> [Exercise aim] Reply only with how many lines contain the word "context".

> [Supplied records]
● ● ● ●
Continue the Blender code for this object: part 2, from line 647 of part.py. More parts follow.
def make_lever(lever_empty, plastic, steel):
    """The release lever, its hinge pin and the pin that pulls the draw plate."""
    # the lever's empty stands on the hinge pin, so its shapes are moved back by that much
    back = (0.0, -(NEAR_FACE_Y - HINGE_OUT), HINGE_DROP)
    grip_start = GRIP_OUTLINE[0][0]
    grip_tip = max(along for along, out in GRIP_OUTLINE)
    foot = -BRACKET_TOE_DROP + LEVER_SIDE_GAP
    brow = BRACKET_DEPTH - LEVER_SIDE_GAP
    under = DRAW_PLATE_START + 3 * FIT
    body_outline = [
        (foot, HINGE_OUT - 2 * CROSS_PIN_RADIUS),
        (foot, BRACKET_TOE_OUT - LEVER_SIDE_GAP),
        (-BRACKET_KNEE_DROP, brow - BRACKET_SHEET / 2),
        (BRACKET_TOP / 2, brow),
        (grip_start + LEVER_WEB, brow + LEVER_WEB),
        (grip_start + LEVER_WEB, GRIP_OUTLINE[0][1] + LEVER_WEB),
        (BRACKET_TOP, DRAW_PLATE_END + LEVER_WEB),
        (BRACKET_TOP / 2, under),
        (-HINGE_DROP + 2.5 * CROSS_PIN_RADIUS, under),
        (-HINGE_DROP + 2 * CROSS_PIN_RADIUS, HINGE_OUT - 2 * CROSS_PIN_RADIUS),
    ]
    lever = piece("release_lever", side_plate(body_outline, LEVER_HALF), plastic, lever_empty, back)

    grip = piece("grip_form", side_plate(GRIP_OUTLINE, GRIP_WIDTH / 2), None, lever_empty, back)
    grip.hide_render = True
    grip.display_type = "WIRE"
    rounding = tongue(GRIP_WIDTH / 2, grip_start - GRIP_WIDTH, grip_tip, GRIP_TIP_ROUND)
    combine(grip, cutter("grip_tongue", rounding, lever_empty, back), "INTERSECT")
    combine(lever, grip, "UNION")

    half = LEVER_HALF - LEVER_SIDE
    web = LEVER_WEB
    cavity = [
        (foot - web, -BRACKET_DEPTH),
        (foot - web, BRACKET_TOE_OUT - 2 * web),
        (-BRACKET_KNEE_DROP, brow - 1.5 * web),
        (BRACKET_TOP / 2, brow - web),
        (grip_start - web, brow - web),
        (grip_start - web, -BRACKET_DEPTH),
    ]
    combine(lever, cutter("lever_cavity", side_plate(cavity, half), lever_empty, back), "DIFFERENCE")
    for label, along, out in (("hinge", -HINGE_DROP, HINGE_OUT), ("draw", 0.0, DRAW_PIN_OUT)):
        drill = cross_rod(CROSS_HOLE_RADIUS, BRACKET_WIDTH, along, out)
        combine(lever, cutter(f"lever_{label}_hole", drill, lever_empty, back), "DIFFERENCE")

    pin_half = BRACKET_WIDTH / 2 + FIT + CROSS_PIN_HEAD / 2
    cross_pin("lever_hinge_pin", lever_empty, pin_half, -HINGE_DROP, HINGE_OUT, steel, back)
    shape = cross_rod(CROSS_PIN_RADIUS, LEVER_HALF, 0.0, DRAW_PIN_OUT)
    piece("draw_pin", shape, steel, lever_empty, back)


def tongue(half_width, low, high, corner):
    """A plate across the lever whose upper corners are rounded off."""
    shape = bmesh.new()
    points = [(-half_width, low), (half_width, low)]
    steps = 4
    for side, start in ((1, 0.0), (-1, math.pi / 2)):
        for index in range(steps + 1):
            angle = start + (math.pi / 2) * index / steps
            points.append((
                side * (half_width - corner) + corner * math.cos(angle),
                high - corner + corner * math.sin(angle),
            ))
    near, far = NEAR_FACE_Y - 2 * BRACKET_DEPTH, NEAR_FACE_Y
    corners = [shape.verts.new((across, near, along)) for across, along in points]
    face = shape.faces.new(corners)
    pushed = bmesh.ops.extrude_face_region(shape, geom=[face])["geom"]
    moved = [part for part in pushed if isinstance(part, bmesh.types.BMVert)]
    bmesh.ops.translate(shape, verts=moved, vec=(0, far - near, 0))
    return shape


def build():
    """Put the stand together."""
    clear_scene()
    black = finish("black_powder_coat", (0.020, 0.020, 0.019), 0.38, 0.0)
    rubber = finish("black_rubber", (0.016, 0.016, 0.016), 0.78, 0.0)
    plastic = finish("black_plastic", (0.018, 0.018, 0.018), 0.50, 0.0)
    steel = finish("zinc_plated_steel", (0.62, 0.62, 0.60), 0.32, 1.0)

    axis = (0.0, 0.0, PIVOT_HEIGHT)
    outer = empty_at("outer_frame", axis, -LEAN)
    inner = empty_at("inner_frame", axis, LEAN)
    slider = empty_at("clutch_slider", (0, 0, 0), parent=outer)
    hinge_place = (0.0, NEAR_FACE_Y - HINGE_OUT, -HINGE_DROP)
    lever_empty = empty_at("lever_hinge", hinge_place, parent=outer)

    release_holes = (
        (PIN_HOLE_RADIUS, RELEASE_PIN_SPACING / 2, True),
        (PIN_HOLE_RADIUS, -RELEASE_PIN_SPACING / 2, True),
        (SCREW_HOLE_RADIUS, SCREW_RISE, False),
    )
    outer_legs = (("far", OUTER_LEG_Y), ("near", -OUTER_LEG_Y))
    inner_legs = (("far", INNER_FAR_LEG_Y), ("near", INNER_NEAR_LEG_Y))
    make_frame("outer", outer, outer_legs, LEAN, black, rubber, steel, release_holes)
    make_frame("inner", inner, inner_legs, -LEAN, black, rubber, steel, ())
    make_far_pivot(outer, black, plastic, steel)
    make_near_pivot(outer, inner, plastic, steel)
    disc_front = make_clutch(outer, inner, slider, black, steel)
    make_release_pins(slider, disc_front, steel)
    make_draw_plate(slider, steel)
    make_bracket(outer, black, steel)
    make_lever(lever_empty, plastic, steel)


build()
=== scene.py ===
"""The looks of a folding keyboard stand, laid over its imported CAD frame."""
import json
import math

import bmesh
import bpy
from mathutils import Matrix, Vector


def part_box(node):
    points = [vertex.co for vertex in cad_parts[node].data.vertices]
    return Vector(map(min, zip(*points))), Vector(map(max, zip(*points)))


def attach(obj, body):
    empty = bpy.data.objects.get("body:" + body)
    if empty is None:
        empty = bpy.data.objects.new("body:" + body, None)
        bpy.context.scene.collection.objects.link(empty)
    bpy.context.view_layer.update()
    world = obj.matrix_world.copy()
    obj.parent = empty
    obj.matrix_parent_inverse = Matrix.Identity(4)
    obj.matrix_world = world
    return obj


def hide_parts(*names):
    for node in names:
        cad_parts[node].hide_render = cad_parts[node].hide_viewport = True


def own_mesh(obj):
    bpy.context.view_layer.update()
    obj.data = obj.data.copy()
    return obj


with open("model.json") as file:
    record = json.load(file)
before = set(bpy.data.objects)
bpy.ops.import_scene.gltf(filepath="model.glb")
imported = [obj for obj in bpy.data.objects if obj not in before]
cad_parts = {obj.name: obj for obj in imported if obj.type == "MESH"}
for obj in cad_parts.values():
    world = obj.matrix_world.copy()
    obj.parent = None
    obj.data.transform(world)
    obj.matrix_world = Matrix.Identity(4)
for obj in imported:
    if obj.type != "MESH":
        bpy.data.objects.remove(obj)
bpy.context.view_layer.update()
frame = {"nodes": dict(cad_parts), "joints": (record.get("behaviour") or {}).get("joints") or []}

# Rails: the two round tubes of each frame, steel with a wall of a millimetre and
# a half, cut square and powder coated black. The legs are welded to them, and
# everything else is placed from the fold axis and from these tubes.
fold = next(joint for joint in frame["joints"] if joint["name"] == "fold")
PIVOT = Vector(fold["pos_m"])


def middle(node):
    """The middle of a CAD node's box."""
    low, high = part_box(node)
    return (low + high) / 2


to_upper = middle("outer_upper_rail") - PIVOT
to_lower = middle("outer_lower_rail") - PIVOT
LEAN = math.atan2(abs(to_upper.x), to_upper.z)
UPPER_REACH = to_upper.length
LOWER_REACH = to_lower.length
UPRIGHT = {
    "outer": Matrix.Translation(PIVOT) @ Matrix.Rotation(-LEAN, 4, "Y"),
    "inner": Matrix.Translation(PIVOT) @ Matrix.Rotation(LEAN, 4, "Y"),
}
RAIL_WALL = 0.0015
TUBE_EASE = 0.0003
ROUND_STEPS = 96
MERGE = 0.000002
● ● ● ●
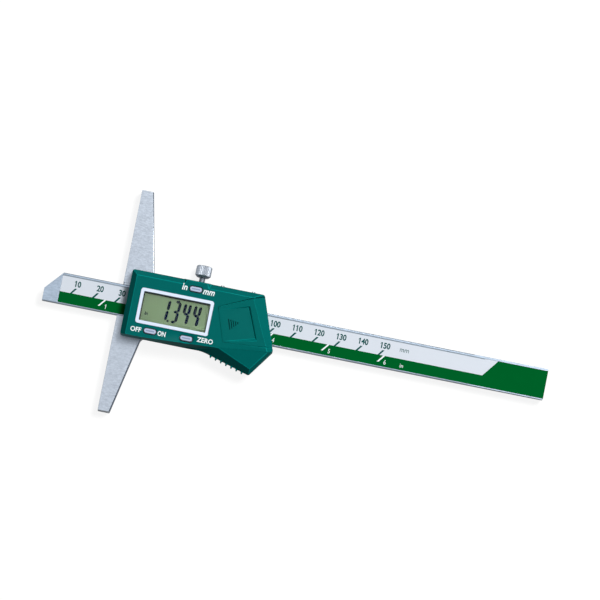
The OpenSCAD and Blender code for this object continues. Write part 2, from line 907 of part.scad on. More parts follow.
● ● ● ●
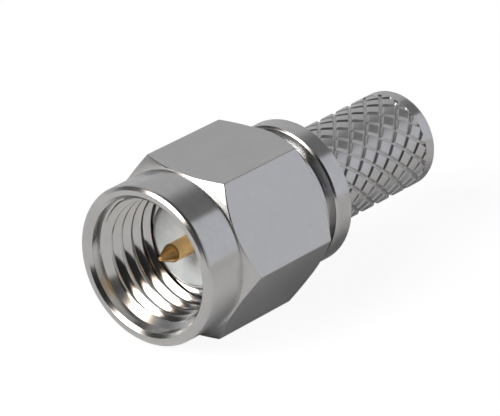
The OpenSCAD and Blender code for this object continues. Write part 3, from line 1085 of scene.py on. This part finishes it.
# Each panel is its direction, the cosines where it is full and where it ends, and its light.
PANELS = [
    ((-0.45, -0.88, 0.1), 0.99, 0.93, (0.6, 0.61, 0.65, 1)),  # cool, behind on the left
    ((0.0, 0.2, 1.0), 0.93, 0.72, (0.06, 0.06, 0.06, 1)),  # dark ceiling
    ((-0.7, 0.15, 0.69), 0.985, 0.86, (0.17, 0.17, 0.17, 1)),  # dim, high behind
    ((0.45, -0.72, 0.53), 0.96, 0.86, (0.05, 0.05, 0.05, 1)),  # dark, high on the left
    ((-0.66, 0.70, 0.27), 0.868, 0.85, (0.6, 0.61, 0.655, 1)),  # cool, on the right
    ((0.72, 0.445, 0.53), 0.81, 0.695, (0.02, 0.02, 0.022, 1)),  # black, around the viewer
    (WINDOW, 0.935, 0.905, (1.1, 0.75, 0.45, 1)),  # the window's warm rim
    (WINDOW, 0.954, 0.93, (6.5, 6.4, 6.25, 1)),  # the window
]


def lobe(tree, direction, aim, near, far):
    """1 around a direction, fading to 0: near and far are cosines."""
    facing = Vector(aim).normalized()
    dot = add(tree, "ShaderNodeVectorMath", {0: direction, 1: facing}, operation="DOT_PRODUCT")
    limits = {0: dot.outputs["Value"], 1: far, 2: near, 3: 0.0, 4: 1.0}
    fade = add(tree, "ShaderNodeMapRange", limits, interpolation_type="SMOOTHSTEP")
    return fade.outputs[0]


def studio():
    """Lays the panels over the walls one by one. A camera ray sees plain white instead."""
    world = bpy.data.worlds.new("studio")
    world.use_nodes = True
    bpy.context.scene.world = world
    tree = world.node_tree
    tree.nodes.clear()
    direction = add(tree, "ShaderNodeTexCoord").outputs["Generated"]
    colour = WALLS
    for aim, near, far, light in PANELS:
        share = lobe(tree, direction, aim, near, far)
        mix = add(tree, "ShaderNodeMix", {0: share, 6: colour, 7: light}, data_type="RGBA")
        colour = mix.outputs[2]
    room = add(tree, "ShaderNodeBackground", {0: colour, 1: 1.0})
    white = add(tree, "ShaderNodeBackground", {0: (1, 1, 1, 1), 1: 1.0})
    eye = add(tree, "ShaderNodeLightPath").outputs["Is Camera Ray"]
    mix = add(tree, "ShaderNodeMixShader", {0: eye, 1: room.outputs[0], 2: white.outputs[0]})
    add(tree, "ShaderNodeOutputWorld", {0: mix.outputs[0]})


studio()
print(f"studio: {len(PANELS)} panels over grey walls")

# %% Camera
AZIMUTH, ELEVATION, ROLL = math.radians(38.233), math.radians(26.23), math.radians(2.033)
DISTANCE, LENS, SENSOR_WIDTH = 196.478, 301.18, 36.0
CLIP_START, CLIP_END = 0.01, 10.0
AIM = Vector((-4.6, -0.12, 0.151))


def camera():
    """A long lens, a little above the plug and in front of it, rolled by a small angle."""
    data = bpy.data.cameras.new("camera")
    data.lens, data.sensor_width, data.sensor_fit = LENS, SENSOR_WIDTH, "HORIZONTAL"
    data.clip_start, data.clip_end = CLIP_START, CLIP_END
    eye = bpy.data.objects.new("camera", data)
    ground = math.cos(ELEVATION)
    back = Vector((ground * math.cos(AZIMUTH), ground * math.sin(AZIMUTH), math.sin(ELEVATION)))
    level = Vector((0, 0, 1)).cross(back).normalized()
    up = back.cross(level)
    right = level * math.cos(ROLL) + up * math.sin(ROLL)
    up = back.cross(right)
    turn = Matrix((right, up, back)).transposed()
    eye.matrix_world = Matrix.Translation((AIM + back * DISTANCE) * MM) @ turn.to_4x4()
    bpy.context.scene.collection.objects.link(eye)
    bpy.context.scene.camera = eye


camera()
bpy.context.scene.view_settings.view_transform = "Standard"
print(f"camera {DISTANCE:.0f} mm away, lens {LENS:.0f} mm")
● ● ● ●
> [Task response] 8